Zenger, tipografo e giornalista tedesco immigrato, pubblicava il settimanale New York Weekly Journal, in cui denunciava la corruzione del governatore coloniale William Cosby. Accusato di diffamazione sediziosa, venne arrestato e processato, nonostante gli articoli fossero veritieri. All’epoca, infatti, in base al diritto inglese, la verità non costituiva una difesa sufficiente contro l’accusa di diffamazione contro l’autorità.
Il caso ebbe un esito sorprendente: Zenger fu assolto, grazie alla difesa dell’avvocato Andrew Hamilton, che sostenne il principio secondo cui “la verità non è diffamazione”. Questo verdetto segnò una svolta: pur non modificando formalmente le leggi, stabilì un precedente fondamentale per la libertà di stampa nelle colonie americane.
Da quel momento, l’idea che la stampa potesse e dovesse svolgere un ruolo di controllo nei confronti del potere cominciò a radicarsi nella cultura politica coloniale.
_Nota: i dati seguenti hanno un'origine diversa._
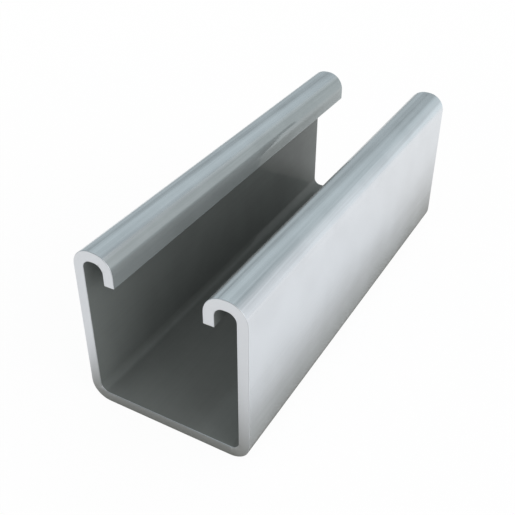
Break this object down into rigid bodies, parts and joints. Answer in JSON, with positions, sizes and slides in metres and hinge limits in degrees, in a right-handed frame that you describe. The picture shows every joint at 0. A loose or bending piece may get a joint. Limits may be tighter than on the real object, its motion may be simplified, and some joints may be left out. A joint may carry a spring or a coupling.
{
  "type": "strut channel",
  "caption": "Short plain length of steel strut channel: an open box section with a solid web, two flat walls and in-turned lips along its slot, cut square at both ends.",
  "frame": {"origin": "middle of the web's underside: half way across and half way along the channel", "axes": "+X across the channel to its right wall, +Y along the channel away from the picture's near end, +Z from the web up through the slot"},
  "size_m": [0.0412, 0.11, 0.0413],
  "materials": {
    "zinc_coated_steel": "smooth satin zinc coating, blue-grey, on cold-formed steel strip"
  },
  "bodies": {
    "root": {"strut_channel": "zinc_coated_steel"}
  },
  "joints": []
}
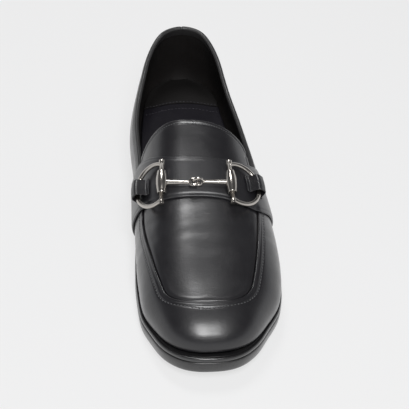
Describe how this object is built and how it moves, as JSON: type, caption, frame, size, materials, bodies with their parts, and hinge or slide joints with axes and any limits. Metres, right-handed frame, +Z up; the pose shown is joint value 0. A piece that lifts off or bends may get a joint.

Questo principio si sarebbe poi consolidato, qualche decennio dopo, nella Costituzione degli Stati Uniti, con il Primo Emendamento (1791), che sancisce esplicitamente la libertà di stampa come diritto fondamentale.
Il processo Zenger, quindi, è considerato un momento fondativo della democrazia americana e dell’idea moderna di libera informazione, anticipando di oltre mezzo secolo i principi costituzionali che ne sarebbero derivati.